### THE REQUEST:
Copy out the line that contains "bpy.context.scene.collection.objects.link(empty)", the line that contains "drawn at random.", and every line between them, exactly, and nothing else.

### SUPPLIED MATERIAL:
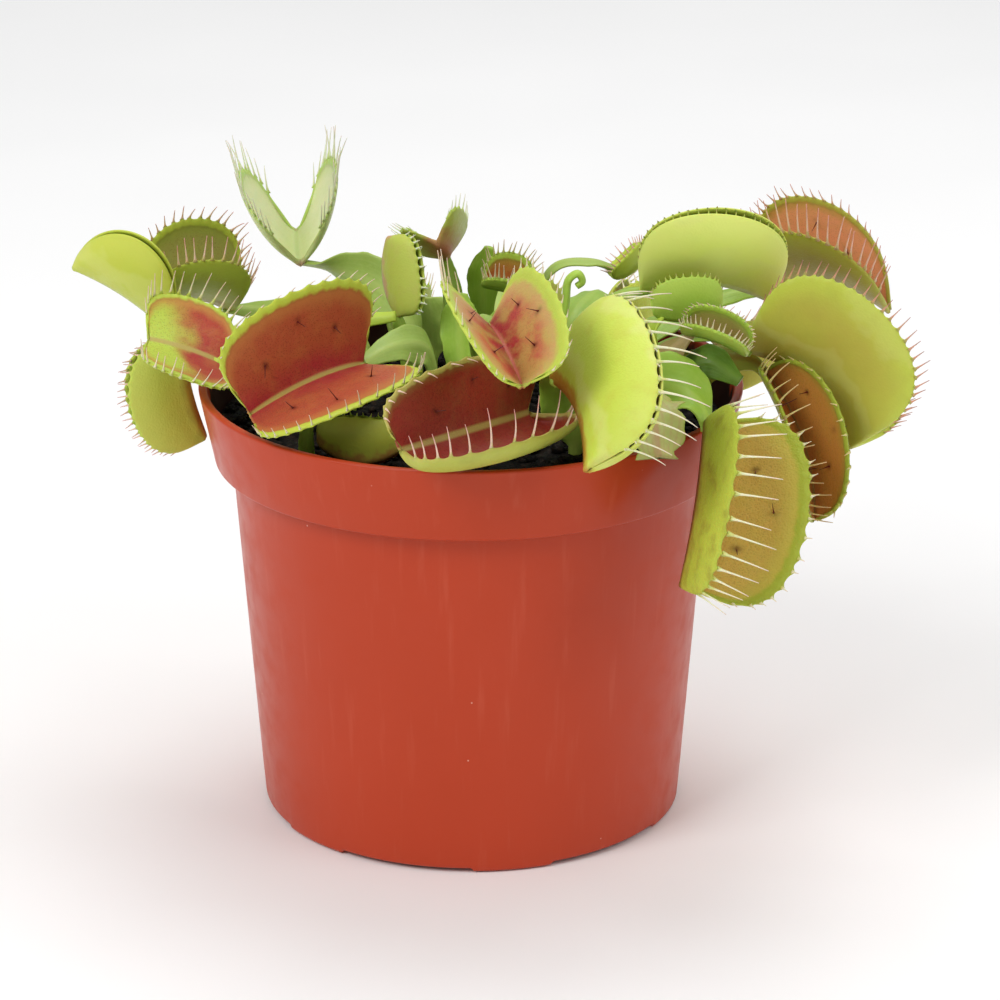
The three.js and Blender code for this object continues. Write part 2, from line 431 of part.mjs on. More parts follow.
// The path of a stalk from its hole to its end, with the width and the side direction at each point.
function stalkPath(leaf, end, run, steps) {
  const ground = new THREE.Vector3(...leaf.root, PEAT.top + 1.6);
  const curve = leaf.through
    ? new THREE.CatmullRomCurve3([ground, ...leaf.through.map(vec), ...(run ? [end] : [])])
    : new THREE.CubicBezierCurve3(ground, ground.clone().setZ(ground.z + leaf.via[0]), run, end);
  const path = [ground.clone().setZ(STALK_FOOT)], at = [0];
  for (let i = 0; i <= steps; i++) { path.push(curve.getPoint(i / steps)); at.push(i / steps); }
  return { path, at };
}

function wingWay(leaf, path) {
  const level = path[path.length - 1].clone().sub(path[0]);
  return (leaf.wing ? vec(leaf.wing) : new THREE.Vector3(-level.y, level.x, 0)).normalize();
}

function makeTrapLeaf(leaf) {
  const axes = trapAxes(leaf);
  const arrive = leaf.arrive ? vec(leaf.arrive).normalize() : axes.along;
  const before = axes.base.clone().addScaledVector(arrive, -(leaf.via ? leaf.via[1] : 1));
  const end = axes.base.clone().addScaledVector(axes.along, 1.4)
    .addScaledVector(axes.out, leaf.arch > 0 ? 0.2 : -0.1);
  const { path, at } = stalkPath(leaf, end, before, leaf.rows > 2 ? 8 : 6);
  const across = wingWay(leaf, path);
  if (across.dot(axes.across) < 0) across.negate();
  const sides = at.map((u) => across.clone().lerp(axes.across, smooth(Math.max(0, (u - 0.5) / 0.5))));
  const widths = at.map((u) => bladeWidth(leaf, STALK.neck, u));
  const stalk = makeStalk(path, sides, widths, widths, 0.12, at.map((u) => mix(STALK.rib, 1.2, u)));
  const joined = makeTrap(leaf, axes).add(stalk);
  return leaf.shut ? wholeOf(joined, leaf.name) : joined;
}

// The lobes of a shut trap can shut in a grain of air where they touch. The grain is filled.
function wholeOf(solid, name) {
  const largest = (joined) => solidFrom(geometryOf(joined)).decompose()
    .reduce((best, body) => (body.volume() > best.volume() ? body : best));
  const whole = largest(largest(solid).simplify(WELD));
  const rest = Math.abs(solid.volume() - whole.volume());
  if (rest > GRAIN) throw new Error(`${name} leaves out ${rest.toFixed(3)} mm3`);
  return whole;
}

function makeBladeLeaf(leaf) {
  const random = seededRandom(leaf.name.length * 7);
  const { path, at } = stalkPath(leaf, null, null, leaf.ragged ? 11 : 6);
  const across = wingWay(leaf, path);
  const torn = () => at.map((u) => bladeWidth(leaf, leaf.end, u) * (1 - leaf.ragged * (u > 0.3) * random()));
  return makeStalk(path, at.map(() => across), torn(), torn(), 0.08, at.map((u) => mix(STALK.rib, 1, u)));
}

// ---------- the whole plant ----------
const group = new THREE.Group();
group.add(meshFrom(makePot(), 'pot', 0xb4462e));
group.add(meshFrom(makePeat([...TRAP_LEAVES, ...BLADE_LEAVES].map((l) => l.root)), 'peat', 0x1b1512));
for (const leaf of TRAP_LEAVES) group.add(meshFrom(makeTrapLeaf(leaf), leaf.name, 0x9db53a));
for (const leaf of BLADE_LEAVES) group.add(meshFrom(makeBladeLeaf(leaf), leaf.name, 0x7d9a45));

export default group;
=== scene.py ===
"""The looks of a potted Venus flytrap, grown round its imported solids.

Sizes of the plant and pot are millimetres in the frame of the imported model: +Z up, the pot's axis on the
origin, its foot at z = 0 and the near side towards -Y. Every mesh is worked out as whole numpy arrays and is
turned into metres where it becomes a Blender mesh. The studio's lights and floor are in metres.
"""

import logging
import math
from dataclasses import dataclass, field
from enum import Enum

import bpy
import numpy as np
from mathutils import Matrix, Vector


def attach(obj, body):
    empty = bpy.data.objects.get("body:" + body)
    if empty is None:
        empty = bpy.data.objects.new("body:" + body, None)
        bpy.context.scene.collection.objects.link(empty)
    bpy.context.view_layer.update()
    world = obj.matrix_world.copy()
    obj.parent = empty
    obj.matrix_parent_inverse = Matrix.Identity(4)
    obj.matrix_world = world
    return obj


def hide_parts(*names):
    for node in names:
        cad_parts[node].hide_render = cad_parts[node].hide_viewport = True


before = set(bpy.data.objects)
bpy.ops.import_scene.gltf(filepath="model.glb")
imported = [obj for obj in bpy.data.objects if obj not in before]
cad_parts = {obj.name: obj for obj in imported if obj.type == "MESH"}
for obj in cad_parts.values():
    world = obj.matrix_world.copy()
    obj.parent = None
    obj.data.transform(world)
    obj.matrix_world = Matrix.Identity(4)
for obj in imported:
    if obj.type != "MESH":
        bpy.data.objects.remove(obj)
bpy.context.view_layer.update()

LOG = logging.getLogger("flytrap")
MM = 0.001
Array = np.ndarray
Random = np.random.Generator
Triple = tuple[float, float, float]
Pair = tuple[float, float]


# ---------------------------------------------------------------- small sums


def vec(values: Triple) -> Array:
    """Returns three numbers as an array."""
    return np.array(values, float)


def unit(v: Array) -> Array:
    """Returns vectors scaled to length one along their last axis."""
    return v / np.maximum(np.linalg.norm(v, axis=-1, keepdims=True), 1e-9)


def smooth(u: Array) -> Array:
    """Returns 3u^2 - 2u^3 with u held between 0 and 1."""
    u = np.clip(u, 0.0, 1.0)
    return u * u * (3 - 2 * u)


def mix(a: Array, b: Array, u: Array) -> Array:
    """Returns the value a share u of the way from a to b."""
    return a + (b - a) * u


def turns(points: int) -> Array:
    """Returns angles that go once round in even steps, without the last."""
    return np.linspace(0, 2 * math.pi, points, endpoint=False)


def ripple(random: Random, *axes: Array, waves: int = 5, top: float = 3.0) -> Array:
    """Makes a smooth random field: a sum of sines whose directions and phases are drawn at random.

    Args:
        random: The seeded source of the draws.
        axes: Coordinate arrays of one shape.
        waves: How many sines are summed.
        top: The highest frequency, in turns for each unit of the coordinates.

    Returns:
        The field, between about -1 and 1.
    """
    total = np.zeros(np.broadcast(*axes).shape)
    for pace in np.linspace(top * 0.3, top, waves):
        slopes = unit(random.normal(size=len(axes)))
        phase = random.uniform(0, 2 * math.pi)
        total = total + np.sin(2 * math.pi * pace * sum(a * s for a, s in zip(axes, slopes)) + phase)
    return total / math.sqrt(waves * 2)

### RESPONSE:
        bpy.context.scene.collection.objects.link(empty)
    bpy.context.view_layer.update()
    world = obj.matrix_world.copy()
    obj.parent = empty
    obj.matrix_parent_inverse = Matrix.Identity(4)
    obj.matrix_world = world
    return obj


def hide_parts(*names):
    for node in names:
        cad_parts[node].hide_render = cad_parts[node].hide_viewport = True


before = set(bpy.data.objects)
bpy.ops.import_scene.gltf(filepath="model.glb")
imported = [obj for obj in bpy.data.objects if obj not in before]
cad_parts = {obj.name: obj for obj in imported if obj.type == "MESH"}
for obj in cad_parts.values():
    world = obj.matrix_world.copy()
    obj.parent = None
    obj.data.transform(world)
    obj.matrix_world = Matrix.Identity(4)
for obj in imported:
    if obj.type != "MESH":
        bpy.data.objects.remove(obj)
bpy.context.view_layer.update()

LOG = logging.getLogger("flytrap")
MM = 0.001
Array = np.ndarray
Random = np.random.Generator
Triple = tuple[float, float, float]
Pair = tuple[float, float]


# ---------------------------------------------------------------- small sums


def vec(values: Triple) -> Array:
    """Returns three numbers as an array."""
    return np.array(values, float)


def unit(v: Array) -> Array:
    """Returns vectors scaled to length one along their last axis."""
    return v / np.maximum(np.linalg.norm(v, axis=-1, keepdims=True), 1e-9)


def smooth(u: Array) -> Array:
    """Returns 3u^2 - 2u^3 with u held between 0 and 1."""
    u = np.clip(u, 0.0, 1.0)
    return u * u * (3 - 2 * u)


def mix(a: Array, b: Array, u: Array) -> Array:
    """Returns the value a share u of the way from a to b."""
    return a + (b - a) * u


def turns(points: int) -> Array:
    """Returns angles that go once round in even steps, without the last."""
    return np.linspace(0, 2 * math.pi, points, endpoint=False)


def ripple(random: Random, *axes: Array, waves: int = 5, top: float = 3.0) -> Array:
    """Makes a smooth random field: a sum of sines whose directions and phases are drawn at random.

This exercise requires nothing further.